• Dataset extract:

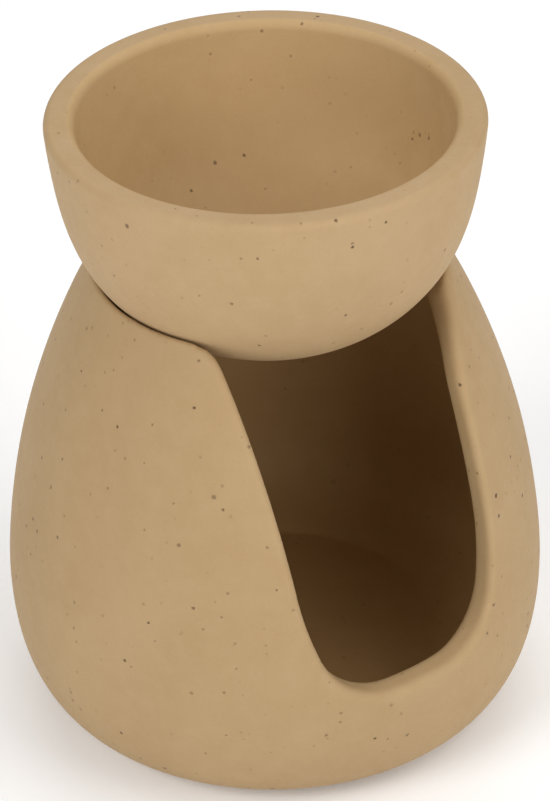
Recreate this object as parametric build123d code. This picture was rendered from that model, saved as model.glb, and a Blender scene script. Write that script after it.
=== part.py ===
from build123d import *
import os
import math

# Essential oil burner: a loose oil bowl that sits in the rim of a hollow,
# egg-shaped stoneware base with a U-shaped opening in its front wall.
# Millimetres, +Z up. The origin is on the table, under the base's centre.
# The opening faces -Y.

# ------------------------------------------------------------ dimensions
PAD_T = 1.0            # thickness of the small pads under the foot
PAD_D = 7.0            # pad diameter
PAD_RING_R = 30.8      # radius of the circle the pads sit on
PAD_COUNT = 4

FOOT_Z = PAD_T         # underside of the foot ring
FOOT_R_OUT = 36.4      # outer edge of the foot ring's flat face
FOOT_R_IN = 25.2       # inner edge of the foot ring
RECESS = 1.8           # depth of the recess inside the foot ring

FLOOR_Z = 10.0         # chamber floor
FLOOR_R = 30.0         # radius where the floor meets the wall
WALL_T = 6.0           # wall thickness of the base

SEAT_GAP = 0.33        # clearance between the bowl and its seat
NOSE_R = 0.9           # rounding of the rim's top edge
NOSE_AT = (32.02, 91.10)   # centre of that rounding
SEAT_IN_R = 1.5        # rounding of the seat's lower lip
FLOOR_FILLET = 2.0     # rounding where the floor meets the wall

# The opening is drawn upright and then leans as a whole, seen from the front.
LEAN = 4.05            # degrees, its top towards -X
LEAN_Z = 60.0          # height of the point it leans about
SILL_Z = 27.4          # sill of the front opening
SILL_HALF = 5.25       # half length of the sill's straight run
OPEN_CORNER_R = 13.2   # lower corners of the opening
OPEN_BOW_R = 53.6      # bowed run from the corners up into the sides
OPEN_BOW_AT = -16.0    # direction in which the corner passes into the bowed run
OPEN_SPREAD = 0.024    # how much each side moves out per millimetre of height
FLARE_LEFT = [(21.0, 89.5), (23.4, 95.6)]                  # left side, out to the rim
FLARE_RIGHT = [(20.93, 76.3), (22.1, 79.5), (28.4, 92.5)]  # right side, out to the rim
OPEN_EDGE_OUT = 2.0    # rounding of the opening's outer edge
OPEN_EDGE_IN = 2.0     # rounding of the opening's inner edge
WINDOW_Z = 82.0        # top of the part of the opening with rounded edges
WINDOW_R = 6.0         # run-out of that rounding
FLARE_FOOT = 64.0      # bottom of the cutter for the flared part
FLARE_TOP = 97.0       # top of that cutter

BOWL_WALL = 5.5        # bowl wall thickness
BOWL_TOP_Z = 122.0     # top of the bowl's lip
LIP_R_OUT = 1.3        # rounding of the lip's outer edge
LIP_R_IN = 1.9         # rounding of the lip's inner edge

# Outer profile of the base, (radius, height), from the foot to the rim.
WIDEST = (50.0, 27.6)
BASE_OUT = [
    (41.00, 2.35), (43.83, 4.70), (45.81, 7.50), (47.39, 10.82), (48.54, 14.44),
    (49.30, 18.20), (49.76, 22.00), (50.00, 27.60), (49.78, 33.20), (49.06, 40.28),
    (48.05, 47.08), (46.76, 53.74), (45.12, 60.42), (43.07, 67.24), (40.59, 74.26),
    (37.64, 81.45), (35.97, 85.10), (34.24, 88.60),
]

# Outer profile of the bowl, (radius, height), from its small flat to the lip.
BOWL_FLAT_R = 9.0
BOWL_FLAT_Z = 79.0
BOWL_OUT = [
    (14.00, 80.30), (18.30, 81.95), (22.40, 84.10), (26.15, 86.78), (27.92, 88.36),
    (29.60, 90.09), (31.16, 91.98), (32.60, 93.99), (33.87, 96.11), (34.95, 98.41),
    (36.66, 103.28), (37.86, 108.46), (38.73, 113.96),
]
BOWL_LIP = (39.62, 122.0)
SEAT_PTS = [(31.16, 91.98), (29.60, 90.09), (27.92, 88.36)]   # the part of it over the seat
BOWL_IN_Z = 84.8               # lowest point inside the bowl


# ------------------------------------------------------------ helpers
def inward(points, t):
    """The same curve, t further in, from three neighbours' directions."""
    out = []
    for i, (r, z) in enumerate(points):
        a = points[max(i - 1, 0)]
        b = points[min(i + 1, len(points) - 1)]
        dr, dz = b[0] - a[0], b[1] - a[1]
        n = math.hypot(dr, dz)
        out.append((r - t * dz / n, z + t * dr / n))
    return out


def polar(centre, r, degrees):
    a = math.radians(degrees)
    return (centre[0] + r * math.cos(a), centre[1] + r * math.sin(a))


def heading(degrees):
    a = math.radians(degrees)
    return (math.cos(a), math.sin(a))


# ------------------------------------------------------------ oil bowl
def bowl():
    outer = [(BOWL_FLAT_R, BOWL_FLAT_Z)] + BOWL_OUT + [BOWL_LIP]
    inner = inward(outer, BOWL_WALL)
    # the inside runs out level at the bottom and straight up to the lip
    inner_pts = [p for p in inner if p[0] > 11.0 and p[1] < 118.0]
    with BuildSketch(Plane.XZ) as sk:
        with BuildLine() as ln:
            flat = Line((0, BOWL_FLAT_Z), (BOWL_FLAT_R, BOWL_FLAT_Z))
            side = Spline([(r, z) for r, z in outer],
                          tangents=[(math.cos(math.radians(10)), math.sin(math.radians(10))),
                                    (math.cos(math.radians(85.5)), math.sin(math.radians(85.5)))])
            lip = Line((BOWL_LIP[0], BOWL_LIP[1]), (BOWL_LIP[0] - BOWL_WALL, BOWL_LIP[1]))
            ins = Spline([(BOWL_LIP[0] - BOWL_WALL, BOWL_LIP[1])] + inner_pts[::-1] + [(0, BOWL_IN_Z)],
                         tangents=[(-math.cos(math.radians(85.5)), -math.sin(math.radians(85.5))), (-1, 0)])
            Line((0, BOWL_IN_Z), (0, BOWL_FLAT_Z))
        make_face()
    body = revolve(sk.sketch, Axis.Z, 360)
    top = [e for e in body.edges() if abs(e.center().Z - BOWL_TOP_Z) < 0.01]
    outs = [e for e in top if abs(e.radius - BOWL_LIP[0]) < 0.05]
    ins_ = [e for e in top if abs(e.radius - (BOWL_LIP[0] - BOWL_WALL)) < 0.05]
    body = fillet(outs, LIP_R_OUT)
    ins_ = [e for e in body.edges() if e.geom_type == GeomType.CIRCLE and abs(e.center().Z - BOWL_TOP_Z) < 0.01
            and abs(e.radius - (BOWL_LIP[0] - BOWL_WALL)) < 0.05]
    body = fillet(ins_, LIP_R_IN)
    return body


# ------------------------------------------------------------ base
def bow_end():
    """Where the bowed run ends and the opening's straight side starts."""
    c = polar((SILL_HALF, SILL_Z + OPEN_CORNER_R), OPEN_CORNER_R - OPEN_BOW_R, OPEN_BOW_AT)
    return polar(c, OPEN_BOW_R, -math.degrees(math.atan(OPEN_SPREAD))), c


def half_width(z):
    """Half width of the opening's straight side at height z."""
    (x, z0), _ = bow_end()
    return x + OPEN_SPREAD * (z - z0)


def leaned(tool):
    return Pos(0, 0, LEAN_Z) * Rot(0, -LEAN, 0) * Pos(0, 0, -LEAN_Z) * tool


def outer_radius(z):
    pts = BASE_OUT + [polar(NOSE_AT, NOSE_R, 28)]
    for a, b in zip(pts[:-1], pts[1:]):
        if a[1] <= z <= b[1]:
            return a[0] + (b[0] - a[0]) * (z - a[1]) / (b[1] - a[1])
    return pts[-1][0]


def base_turned():
    """The base as thrown, before the opening is cut."""
    wall_in = [p for p in inward(BASE_OUT, WALL_T) if 22.0 < p[1] < 80.0]
    # faces of the rim: outside at 28 degrees, seat at 142, seat's lower lip 134 to 209
    seat_top = polar(NOSE_AT, NOSE_R, 142)
    seat_mid = inward(SEAT_PTS, SEAT_GAP)[1]
    seat_low = inward(SEAT_PTS, SEAT_GAP)[2]
    lip_at = polar(seat_low, SEAT_IN_R, 134 + 180)
    lip_end = polar(lip_at, SEAT_IN_R, 209)
    floor_at = (FLOOR_R, FLOOR_Z + FLOOR_FILLET)
    with BuildSketch(Plane.XZ) as sk:
        with BuildLine():
            Line((0, FOOT_Z + RECESS), (FOOT_R_IN - 1.2, FOOT_Z + RECESS))
            Line((FOOT_R_IN - 1.2, FOOT_Z + RECESS), (FOOT_R_IN, FOOT_Z))
            Line((FOOT_R_IN, FOOT_Z), (FOOT_R_OUT, FOOT_Z))
            # the outside is two curves that meet, upright, at the widest point
            Spline([(FOOT_R_OUT, FOOT_Z)] + [p for p in BASE_OUT if p[1] < WIDEST[1]] + [WIDEST],
                   tangents=[heading(10), heading(90)])
            Spline([WIDEST] + [p for p in BASE_OUT if p[1] > WIDEST[1]] + [polar(NOSE_AT, NOSE_R, 28)],
                   tangents=[heading(90), heading(118)])
            ThreePointArc(polar(NOSE_AT, NOSE_R, 28), polar(NOSE_AT, NOSE_R, 85), seat_top)
            Spline([seat_top, seat_mid, seat_low], tangents=[heading(232), heading(224)])
            ThreePointArc(seat_low, polar(lip_at, SEAT_IN_R, 171), lip_end)
            Spline([lip_end] + wall_in[::-1] + [(41.3, 17.0), (37.0, 13.2), polar(floor_at, FLOOR_FILLET, -58)],
                   tangents=[heading(-61), heading(212)])
            ThreePointArc(polar(floor_at, FLOOR_FILLET, -58), polar(floor_at, FLOOR_FILLET, -75),
                          (FLOOR_R, FLOOR_Z))
            Line((FLOOR_R, FLOOR_Z), (0, FLOOR_Z))
            Line((0, FLOOR_Z), (0, FOOT_Z + RECESS))
        make_face()
    return revolve(sk.sketch, Axis.Z, 360)


def base():
    body = base_turned()
    # The lower, U-shaped part of the opening, with both its edges rounded over.
    corner = (SILL_HALF, SILL_Z + OPEN_CORNER_R)
    up, bow = bow_end()
    ht = half_width(WINDOW_Z)
    half = (OPEN_BOW_AT - math.degrees(math.atan(OPEN_SPREAD))) / 2
    with BuildSketch(Plane.XZ) as sk:
        with BuildLine():
            Line((0, SILL_Z), (SILL_HALF, SILL_Z))
            ThreePointArc((SILL_HALF, SILL_Z), polar(corner, OPEN_CORNER_R, (OPEN_BOW_AT - 90) / 2),
                          polar(corner, OPEN_CORNER_R, OPEN_BOW_AT))
            ThreePointArc(polar(corner, OPEN_CORNER_R, OPEN_BOW_AT), polar(bow, OPEN_BOW_R, half), up)
            Line(up, (ht, WINDOW_Z))
            Line((ht, WINDOW_Z), (0, WINDOW_Z))
            Line((0, WINDOW_Z), (0, SILL_Z))
        make_face()
        mirror(about=Plane.YZ)
        fillet([v for v in sk.vertices() if abs(v.X) > 5 and abs(v.Y - WINDOW_Z) < 0.01], WINDOW_R)
    window = leaned(extrude(sk.sketch, 70))
    body = body - window
    side = [f for f in window.faces() if abs(f.normal_at(f.center()).Y) < 0.5]

    def rims(b):
        return [e for e in b.edges()
                if any(f.distance_to(e @ 0.5) < 1e-3 for f in side)
                and not (e.geom_type == GeomType.LINE and abs((e % 0.5).Y) > 0.99)]

    def depth(e):
        m = e @ 0.5
        return outer_radius(m.Z) - math.hypot(m.X, m.Y)

    body = fillet([e for e in rims(body) if depth(e) < 0.8], OPEN_EDGE_OUT)
    body = fillet([e for e in rims(body) if depth(e) > 4.5], OPEN_EDGE_IN)
    # The upper part runs out through the rim, with its corners turned outwards.
    with BuildSketch(Plane.XZ) as sk:
        with BuildLine():
            tops = []
            for sx, flare, zx, k in ((-1, FLARE_LEFT, WINDOW_Z - WINDOW_R - 0.5, 0.06),
                                     (1, FLARE_RIGHT, WINDOW_Z - WINDOW_R - 2.5, 0.13)):
                low = (sx * (half_width(zx) - 8 * k), zx - 8)
                Line((0, FLARE_FOOT), (low[0], FLARE_FOOT))
                Line((low[0], FLARE_FOOT), low)
                Line(low, (sx * flare[0][0], flare[0][1]))
                out = heading(42 if sx < 0 else 45)
                Spline([(sx * x, z) for x, z in flare], tangents=[(sx * k, 1.0), (sx * out[0], out[1])])
                Line((sx * flare[-1][0], flare[-1][1]), (sx * flare[-1][0], FLARE_TOP))
                tops.append((sx * flare[-1][0], FLARE_TOP))
            Line(tops[0], tops[1])
        make_face()
    body = body - leaned(extrude(sk.sketch, 70))
    return body.fix()


# ------------------------------------------------------------ foot pads
def pads():
    out = []
    for i in range(PAD_COUNT):
        a = math.radians(45 + i * 360 / PAD_COUNT)
        disc = Pos(PAD_RING_R * math.cos(a), PAD_RING_R * math.sin(a), PAD_T / 2) * Cylinder(PAD_D / 2, PAD_T)
        low = [e for e in disc.edges() if abs(e.center().Z) < 0.01]
        out.append(fillet(low, 0.35).solid())
    return Compound(children=out)


def main():
    os.makedirs("parts", exist_ok=True)
    nodes = {"burner_base": base(), "oil_bowl": bowl(), "foot_pads": pads()}
    for name, shape in nodes.items():
        bb = shape.bounding_box()
        print(name, "valid", shape.is_valid, "solids", len(shape.solids()), "volume %.0f" % shape.volume,
              "z %.2f to %.2f" % (bb.min.Z, bb.max.Z), "x %.2f to %.2f" % (bb.min.X, bb.max.X))
        export_step(shape, "parts/%s.step" % name)


if __name__ == "__main__":
    main()
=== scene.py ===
import math

import bpy
import numpy as np
from mathutils import Matrix, Vector


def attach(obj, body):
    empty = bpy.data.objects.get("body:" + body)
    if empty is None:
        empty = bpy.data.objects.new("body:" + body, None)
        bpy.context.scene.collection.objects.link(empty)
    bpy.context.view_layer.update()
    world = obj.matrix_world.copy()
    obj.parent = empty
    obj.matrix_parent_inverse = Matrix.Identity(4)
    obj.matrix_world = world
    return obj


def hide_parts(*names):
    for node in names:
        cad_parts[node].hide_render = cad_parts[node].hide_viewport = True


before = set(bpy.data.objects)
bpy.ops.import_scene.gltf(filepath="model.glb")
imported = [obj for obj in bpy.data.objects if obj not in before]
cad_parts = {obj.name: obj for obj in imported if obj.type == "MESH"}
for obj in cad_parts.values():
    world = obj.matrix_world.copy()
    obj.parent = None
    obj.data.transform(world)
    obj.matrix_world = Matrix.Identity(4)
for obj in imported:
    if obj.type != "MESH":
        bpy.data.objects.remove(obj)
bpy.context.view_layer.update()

MM = 0.001

# ------------------------------------------------------------ dimensions
FOOT_Z, FOOT_R_OUT, FOOT_R_IN, RECESS = 1.0, 36.4, 25.2, 1.8
FLOOR_Z, FLOOR_R, FLOOR_FILLET, WALL_T = 10.0, 30.0, 2.0, 6.0
SEAT_GAP, SEAT_IN_R = 0.33, 1.5
NOSE_R, NOSE_AT = 0.9, (32.02, 91.10)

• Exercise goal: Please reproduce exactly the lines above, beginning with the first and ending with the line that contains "FLOOR_FILLET = 2.0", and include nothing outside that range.

• Solved problem:
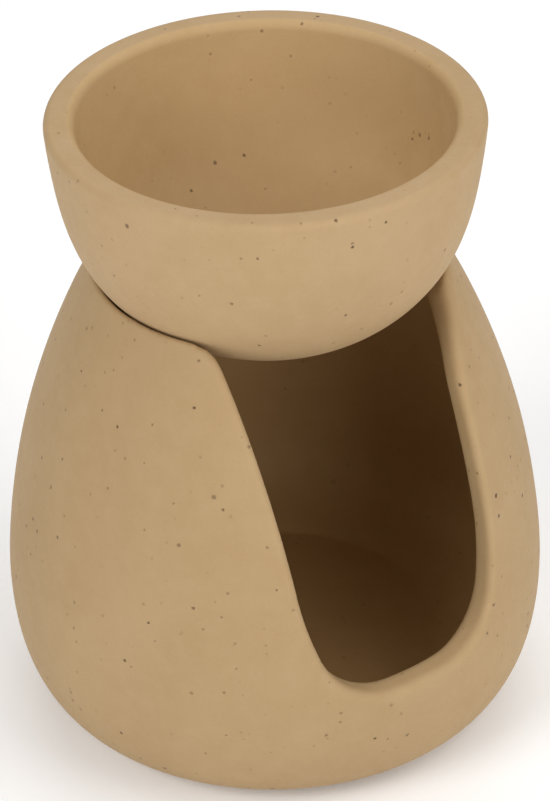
Recreate this object as parametric build123d code. This picture was rendered from that model, saved as model.glb, and a Blender scene script. Write that script after it.
=== part.py ===
from build123d import *
import os
import math

# Essential oil burner: a loose oil bowl that sits in the rim of a hollow,
# egg-shaped stoneware base with a U-shaped opening in its front wall.
# Millimetres, +Z up. The origin is on the table, under the base's centre.
# The opening faces -Y.

# ------------------------------------------------------------ dimensions
PAD_T = 1.0            # thickness of the small pads under the foot
PAD_D = 7.0            # pad diameter
PAD_RING_R = 30.8      # radius of the circle the pads sit on
PAD_COUNT = 4

FOOT_Z = PAD_T         # underside of the foot ring
FOOT_R_OUT = 36.4      # outer edge of the foot ring's flat face
FOOT_R_IN = 25.2       # inner edge of the foot ring
RECESS = 1.8           # depth of the recess inside the foot ring

FLOOR_Z = 10.0         # chamber floor
FLOOR_R = 30.0         # radius where the floor meets the wall
WALL_T = 6.0           # wall thickness of the base

SEAT_GAP = 0.33        # clearance between the bowl and its seat
NOSE_R = 0.9           # rounding of the rim's top edge
NOSE_AT = (32.02, 91.10)   # centre of that rounding
SEAT_IN_R = 1.5        # rounding of the seat's lower lip
FLOOR_FILLET = 2.0     # rounding where the floor meets the wall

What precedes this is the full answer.